- **Exercise inputs**
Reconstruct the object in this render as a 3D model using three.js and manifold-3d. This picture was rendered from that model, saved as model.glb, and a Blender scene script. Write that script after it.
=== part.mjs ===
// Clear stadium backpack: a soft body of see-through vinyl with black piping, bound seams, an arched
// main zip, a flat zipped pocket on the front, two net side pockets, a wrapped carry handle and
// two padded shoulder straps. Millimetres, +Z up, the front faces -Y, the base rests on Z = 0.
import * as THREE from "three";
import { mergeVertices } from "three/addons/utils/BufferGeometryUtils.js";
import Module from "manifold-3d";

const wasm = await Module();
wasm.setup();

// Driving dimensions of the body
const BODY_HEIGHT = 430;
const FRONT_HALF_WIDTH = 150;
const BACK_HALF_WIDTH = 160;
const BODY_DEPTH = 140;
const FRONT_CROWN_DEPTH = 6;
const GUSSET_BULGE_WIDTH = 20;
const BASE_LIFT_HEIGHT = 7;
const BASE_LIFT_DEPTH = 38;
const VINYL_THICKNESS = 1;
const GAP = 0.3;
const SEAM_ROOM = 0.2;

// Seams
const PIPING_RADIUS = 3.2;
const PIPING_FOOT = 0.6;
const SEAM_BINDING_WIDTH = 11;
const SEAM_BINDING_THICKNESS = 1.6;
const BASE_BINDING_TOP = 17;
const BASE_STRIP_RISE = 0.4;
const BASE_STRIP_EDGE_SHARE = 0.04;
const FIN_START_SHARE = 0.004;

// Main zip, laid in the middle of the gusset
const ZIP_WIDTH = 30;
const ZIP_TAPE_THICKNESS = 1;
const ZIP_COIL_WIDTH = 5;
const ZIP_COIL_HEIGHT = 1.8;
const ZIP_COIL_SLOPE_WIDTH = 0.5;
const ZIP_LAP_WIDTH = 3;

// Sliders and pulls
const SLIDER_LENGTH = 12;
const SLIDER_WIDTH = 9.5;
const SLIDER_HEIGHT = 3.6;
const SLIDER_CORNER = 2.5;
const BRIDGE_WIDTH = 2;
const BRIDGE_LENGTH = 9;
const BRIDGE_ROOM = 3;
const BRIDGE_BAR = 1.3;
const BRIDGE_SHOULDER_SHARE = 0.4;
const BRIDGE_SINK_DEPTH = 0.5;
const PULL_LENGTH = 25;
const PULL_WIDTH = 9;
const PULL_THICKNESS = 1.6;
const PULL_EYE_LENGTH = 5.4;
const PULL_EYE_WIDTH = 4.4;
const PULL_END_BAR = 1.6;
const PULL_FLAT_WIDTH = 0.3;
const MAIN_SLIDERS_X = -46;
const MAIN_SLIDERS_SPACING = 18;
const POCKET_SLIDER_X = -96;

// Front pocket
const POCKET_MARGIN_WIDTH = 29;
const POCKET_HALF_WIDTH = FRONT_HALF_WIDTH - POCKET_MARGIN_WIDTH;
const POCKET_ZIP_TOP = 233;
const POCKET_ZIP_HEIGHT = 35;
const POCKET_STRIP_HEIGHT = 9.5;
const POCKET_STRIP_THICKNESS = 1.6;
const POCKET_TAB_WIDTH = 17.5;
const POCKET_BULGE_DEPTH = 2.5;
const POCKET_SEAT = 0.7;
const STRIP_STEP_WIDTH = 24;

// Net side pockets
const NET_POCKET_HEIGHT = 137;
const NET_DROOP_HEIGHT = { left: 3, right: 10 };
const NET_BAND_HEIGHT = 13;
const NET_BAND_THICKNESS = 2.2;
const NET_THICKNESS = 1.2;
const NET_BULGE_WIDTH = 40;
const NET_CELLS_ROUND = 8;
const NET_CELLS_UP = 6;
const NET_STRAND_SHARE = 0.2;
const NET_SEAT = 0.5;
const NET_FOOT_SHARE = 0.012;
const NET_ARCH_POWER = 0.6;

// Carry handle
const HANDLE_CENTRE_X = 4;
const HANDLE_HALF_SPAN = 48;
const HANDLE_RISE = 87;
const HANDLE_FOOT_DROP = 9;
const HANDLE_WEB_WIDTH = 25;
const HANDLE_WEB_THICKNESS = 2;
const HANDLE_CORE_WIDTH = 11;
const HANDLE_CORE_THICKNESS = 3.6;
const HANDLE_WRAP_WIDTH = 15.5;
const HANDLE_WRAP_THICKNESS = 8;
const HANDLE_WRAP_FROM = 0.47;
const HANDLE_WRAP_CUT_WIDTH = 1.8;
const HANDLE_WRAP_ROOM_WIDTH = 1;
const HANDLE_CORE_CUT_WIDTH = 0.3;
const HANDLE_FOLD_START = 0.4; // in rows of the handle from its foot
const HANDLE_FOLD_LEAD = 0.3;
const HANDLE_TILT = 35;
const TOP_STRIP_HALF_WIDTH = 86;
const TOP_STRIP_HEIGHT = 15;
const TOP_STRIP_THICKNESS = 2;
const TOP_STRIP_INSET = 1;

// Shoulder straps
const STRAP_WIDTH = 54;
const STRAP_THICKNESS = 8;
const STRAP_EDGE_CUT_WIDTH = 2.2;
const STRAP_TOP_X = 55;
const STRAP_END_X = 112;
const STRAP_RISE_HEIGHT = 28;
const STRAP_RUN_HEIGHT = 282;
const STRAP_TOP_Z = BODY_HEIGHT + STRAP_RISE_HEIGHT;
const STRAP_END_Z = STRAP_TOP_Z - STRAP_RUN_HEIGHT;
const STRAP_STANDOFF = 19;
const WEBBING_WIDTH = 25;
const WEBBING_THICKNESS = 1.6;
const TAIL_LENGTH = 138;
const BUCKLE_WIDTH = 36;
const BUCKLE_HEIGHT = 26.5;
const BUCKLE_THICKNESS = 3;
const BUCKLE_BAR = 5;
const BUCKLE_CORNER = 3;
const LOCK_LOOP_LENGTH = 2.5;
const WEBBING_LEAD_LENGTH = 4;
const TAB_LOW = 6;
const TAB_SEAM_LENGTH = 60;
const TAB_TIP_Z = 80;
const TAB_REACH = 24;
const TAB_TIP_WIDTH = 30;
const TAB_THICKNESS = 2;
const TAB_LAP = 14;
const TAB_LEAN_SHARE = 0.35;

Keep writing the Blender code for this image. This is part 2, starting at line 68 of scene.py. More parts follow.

- **Exercise**
Copy the records above exactly, from the first line through the line containing "const POCKET_SLIDER_X = -96;", and include nothing else.

- **Task response**
Reconstruct the object in this render as a 3D model using three.js and manifold-3d. This picture was rendered from that model, saved as model.glb, and a Blender scene script. Write that script after it.
=== part.mjs ===
// Clear stadium backpack: a soft body of see-through vinyl with black piping, bound seams, an arched
// main zip, a flat zipped pocket on the front, two net side pockets, a wrapped carry handle and
// two padded shoulder straps. Millimetres, +Z up, the front faces -Y, the base rests on Z = 0.
import * as THREE from "three";
import { mergeVertices } from "three/addons/utils/BufferGeometryUtils.js";
import Module from "manifold-3d";

const wasm = await Module();
wasm.setup();

// Driving dimensions of the body
const BODY_HEIGHT = 430;
const FRONT_HALF_WIDTH = 150;
const BACK_HALF_WIDTH = 160;
const BODY_DEPTH = 140;
const FRONT_CROWN_DEPTH = 6;
const GUSSET_BULGE_WIDTH = 20;
const BASE_LIFT_HEIGHT = 7;
const BASE_LIFT_DEPTH = 38;
const VINYL_THICKNESS = 1;
const GAP = 0.3;
const SEAM_ROOM = 0.2;

// Seams
const PIPING_RADIUS = 3.2;
const PIPING_FOOT = 0.6;
const SEAM_BINDING_WIDTH = 11;
const SEAM_BINDING_THICKNESS = 1.6;
const BASE_BINDING_TOP = 17;
const BASE_STRIP_RISE = 0.4;
const BASE_STRIP_EDGE_SHARE = 0.04;
const FIN_START_SHARE = 0.004;

// Main zip, laid in the middle of the gusset
const ZIP_WIDTH = 30;
const ZIP_TAPE_THICKNESS = 1;
const ZIP_COIL_WIDTH = 5;
const ZIP_COIL_HEIGHT = 1.8;
const ZIP_COIL_SLOPE_WIDTH = 0.5;
const ZIP_LAP_WIDTH = 3;

// Sliders and pulls
const SLIDER_LENGTH = 12;
const SLIDER_WIDTH = 9.5;
const SLIDER_HEIGHT = 3.6;
const SLIDER_CORNER = 2.5;
const BRIDGE_WIDTH = 2;
const BRIDGE_LENGTH = 9;
const BRIDGE_ROOM = 3;
const BRIDGE_BAR = 1.3;
const BRIDGE_SHOULDER_SHARE = 0.4;
const BRIDGE_SINK_DEPTH = 0.5;
const PULL_LENGTH = 25;
const PULL_WIDTH = 9;
const PULL_THICKNESS = 1.6;
const PULL_EYE_LENGTH = 5.4;
const PULL_EYE_WIDTH = 4.4;
const PULL_END_BAR = 1.6;
const PULL_FLAT_WIDTH = 0.3;
const MAIN_SLIDERS_X = -46;
const MAIN_SLIDERS_SPACING = 18;
const POCKET_SLIDER_X = -96;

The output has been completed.